Saturday, December 12, 2009

PSA Time

Every year about this time, I write a post about giving. This year is no different in that here we are, writing and reading my annual PSA about giving. This year is very different in that I am writing it from a perspective to which I am unaccustomed. It doesn't change the post much; it does remind what I want to stress and what isn't quite so important. As always, if you aren't planning on giving, for whatever reason, that's cool. Seriously. If you are going to give, please take some of this into consideration...

1. Christmas is about all kids. Everybody loves to take care of the little ones. Don't forget their older siblings. Not even all agencies address the desires and dreams of teenagers (some don't even deal with tweens, which just makes no sense to me. Digressing, Pobble...) Ask. Find out who and where the agencies are that ensure the older kids have something under the tree, too. Think about giving to them. Don't know where to start? Call the local middle and high schools. They'll know. Ask to speak to the receptionist or the school counselor. It's the people behind the scenes with the information, but ain't that always the truth? ;)

2. People are hurting everywhere this year. No one is exempt. Think you live in a neighborhood that hasn't been hit? Think again. Regardless of the face that is being put on, statistically, someone in your neighborhood, someone you see every week, someone wearing a warm coat and a smile, doesn't know how to make the season special for their kids or family this year. Try to give locally.

3. Every little bit helps. You may be unable to give to the extent that you once did and that you will be able to again right now. Okay. If you can afford to give anything, it's okay to give it. I don't care if it's a dollar. Or the spare change from your car. The agency or organization isn't going to look at your donation and turn it away because it's too little. They will take your spare change and add it to the other donations of spare change and *poof* create a meal or a stocking or a ride to a job interview or...something. With your little ol' dollar in coins.

4. Agencies can't stay in business to help people if they can't pay their electric bills and salaries. So often I hear "I don't give because my whole donation doesn't go directly to the people I want to help." Well get over your damn self and redefine your understanding of "directly to the people." Now, before anyone starts yelling at me, yes, there are indeed agencies whose salaries are too high, whose marketing campaigns cost more than some people make in a year, whose Board of Directors have grand parties twice a year. I'm not talking about giving to them. That's silly. However, your local shelter or human services organization? No one working there is rich. Most people working there have a second income for their family. I know agencies where the people working there are actually financially eligible for the very services they provide. Electricity costs money. Rent and mortgages cost money. Want to ensure your donation goes "directly to the people" then make sure the lights and heat stay on so the people you want to help have a place to go to get help. It really is just as important.

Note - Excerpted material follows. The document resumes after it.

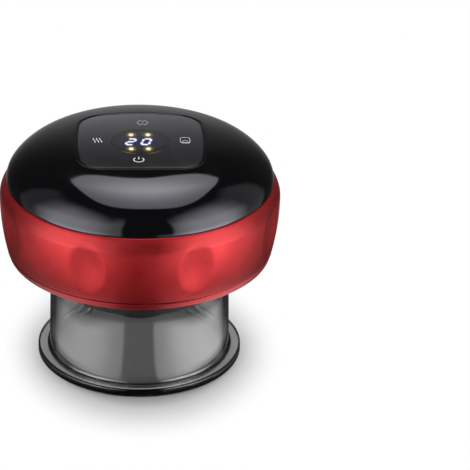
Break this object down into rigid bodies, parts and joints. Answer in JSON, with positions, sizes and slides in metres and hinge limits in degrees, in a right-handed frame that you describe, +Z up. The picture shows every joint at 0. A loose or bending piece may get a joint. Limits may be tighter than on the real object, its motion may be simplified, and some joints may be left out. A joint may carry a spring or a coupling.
{
  "type": "electric cupping massager",
  "caption": "Mushroom-shaped electric cupping massager: touch panel on a domed top, scooped side ring, and a clear pull-off suction cup round a warming head, with a vacuum pump inside.",
  "frame": {"origin": "centre of the cup's mouth, on the plane of the rim that it stands on", "axes": "+Z up along the body's axis from the cup to the dome, -Y towards the user who faces the panel, +Y towards the charging socket, +X to that user's right"},
  "size_m": [0.1, 0.1, 0.0841],
  "materials": {
    "black_gloss": "high gloss black",
    "panel_gloss": "black glossy panel, printed from behind",
    "red_satin": "deep red metallic satin",
    "screw_steel": "bright zinc",
    "clear_glass": "clear",
    "rubber": "matte",
    "chamber_black": "fine satin",
    "filter_felt": "felt",
    "warm_metal": "satin",
    "heater_film": "amber film",
    "magnet": "dull grey",
    "circuit_board": "green solder mask",
    "light_amber": "amber lens",
    "digit_white": "white segments",
    "inner_black": "moulded",
    "pad_foam": "conductive foam",
    "plain_steel": "plain",
    "cell_wrap": "shrink wrap",
    "nickel": "bright strip",
    "white_plastic": "moulded",
    "brass": "plain",
    "copper_wire": "enamelled wire",
    "hose_silicone": "translucent"
  },
  "bodies": {
    "cup": {"cup": "clear_glass"},
    "housing": {"top_cover": "black_gloss", "control_panel": "panel_gloss", "side_ring": "red_satin", "bottom_cover": "red_satin", "case_screws": "screw_steel", "insert_screws": "screw_steel", "small_screws": "screw_steel", "strap_screws": "screw_steel", "pump_screws": "screw_steel", "light_window": "clear_glass", "cup_seal": "rubber", "check_flaps": "rubber", "diaphragm": "rubber", "pump_pad": "rubber", "chamber_insert": "chamber_black", "suction_filter": "filter_felt", "head_body": "chamber_black", "warm_plate": "warm_metal", "heater_disc": "heater_film", "head_magnet": "magnet", "motor_magnets": "magnet", "light_board": "circuit_board", "main_board": "circuit_board", "charge_board": "circuit_board", "lights": "light_amber", "level_lights": "light_amber", "digit_block": "digit_white", "control_chip": "inner_black", "display_frame": "inner_black", "key_pads": "pad_foam", "usb_socket": "plain_steel", "motor_can": "plain_steel", "valve_yoke": "plain_steel", "valve_spring": "plain_steel", "battery_strap": "plain_steel", "motor_strap": "plain_steel", "battery_cell": "cell_wrap", "battery_tabs": "nickel", "pump_body": "inner_black", "valve_plate": "inner_black", "pump_cover": "inner_black", "motor_end_cap": "inner_black", "valve_bobbin": "inner_black", "valve_nozzle": "inner_black", "hose_tee": "inner_black", "motor_bushes": "brass", "motor_brushes": "brass", "valve_winding": "copper_wire", "suction_hose": "hose_silicone", "valve_hose": "hose_silicone", "pump_hose": "hose_silicone"},
    "rotor": {"motor_shaft": "plain_steel", "armature": "plain_steel", "armature_coils": "copper_wire", "commutator": "brass", "crank_hub": "white_plastic", "crank_pin": "plain_steel"},
    "wobbler": {"wobble_plate": "white_plastic"},
    "plunger": {"valve_plunger": "plain_steel"}
  },
  "joints": [
    {"name": "housing_lift", "type": "slide", "parent": "cup", "child": "housing", "axis": [0, 0, 1], "range_m": [0, 0.026]},
    {"name": "motor_spin", "type": "hinge", "parent": "housing", "child": "rotor", "pos_m": [-0.006, -0.003, 0.0569], "axis": [1, 0, 0], "continuous": true},
    {"name": "wobble_turn", "type": "hinge", "parent": "rotor", "child": "wobbler", "pos_m": [-0.0174, -0.003, 0.0569], "axis": [0.9925, 0, 0.1219], "continuous": true, "deforming": ["diaphragm"]},
    {"name": "valve_open", "type": "slide", "parent": "housing", "child": "plunger", "axis": [-1, 0, 0], "range_m": [0, 0.0015], "stiffness_N_per_m": 300, "springref_m": -0.001, "deforming": ["valve_spring"]}
  ],
  "couplings": [
    {"joint": "wobble_turn", "follows": "motor_spin", "ratio": -1}
  ]
}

5. Compassion without respect is insulting. I have written about this over and over and over again. It continues to be important to me. There but for the grace of God, my friends. Treat people with the attitude you would want directed your way. If you wouldn't want to be pitied, then don't pity.

But above all, hold onto each other. Love each other. Be good to each other. Take care of each other. Enjoy whatever it is you have this year. Decorate your home, sing carols, take walks hand in hand. Reconnect with each other. Because sometimes, that's the greatest gift you can give the people you love.

Those are Pobble Thoughts. That and a buck fifty will get you coffee.

Wednesday, December 09, 2009

Snow Days

Remember when a snow day was the greatest thing imaginable? We were lucky enough to grow up in walking distance of some of our best friends so, inevitably, a snow day included some combination of Crow, L&R, usually Kat, and me all at one of the houses. If sledding was on the agenda, it was L&R's house. If games and a fire in the fireplace were the goals, they'd come to us. My mother would hand over the dining room, with the fireplace and the large table and the access to the kitchen and be on the porch. L&R's mom would be...somewhere...while we hung out outside or in the tv room or around the kitchen table. Both made sure we had warm lunches and then...disappeared. Close enough for shouting but not there with us.

Today is a snow day here at the Cathouse. The Princess Kitty has been out with her best friend (also in walking distance). The squealing and fun of outdoors has turned into the squealing and fun of indoors. Snow was gathered and has been made into snow cream or snow ice cream or whatever name you give it. Princess Kitty's is pink. Best Friend's is green. I have no doubt hot cocoa will appear at some point in the day. And it's only 11:30.

As for Lithus and me? We're down in the basement. I've learned what my mom and L&R's mom were doing now; they were maintaining snow day sanity. Are we close enough for shouting? Of course. But sanity is good, too. The women who helped raise me taught me well. Sometimes, there's no shame in hiding. Let's hear it for snow days. And hiding.

Those are Pobble Thoughts. That and a buck fifty will get you coffee.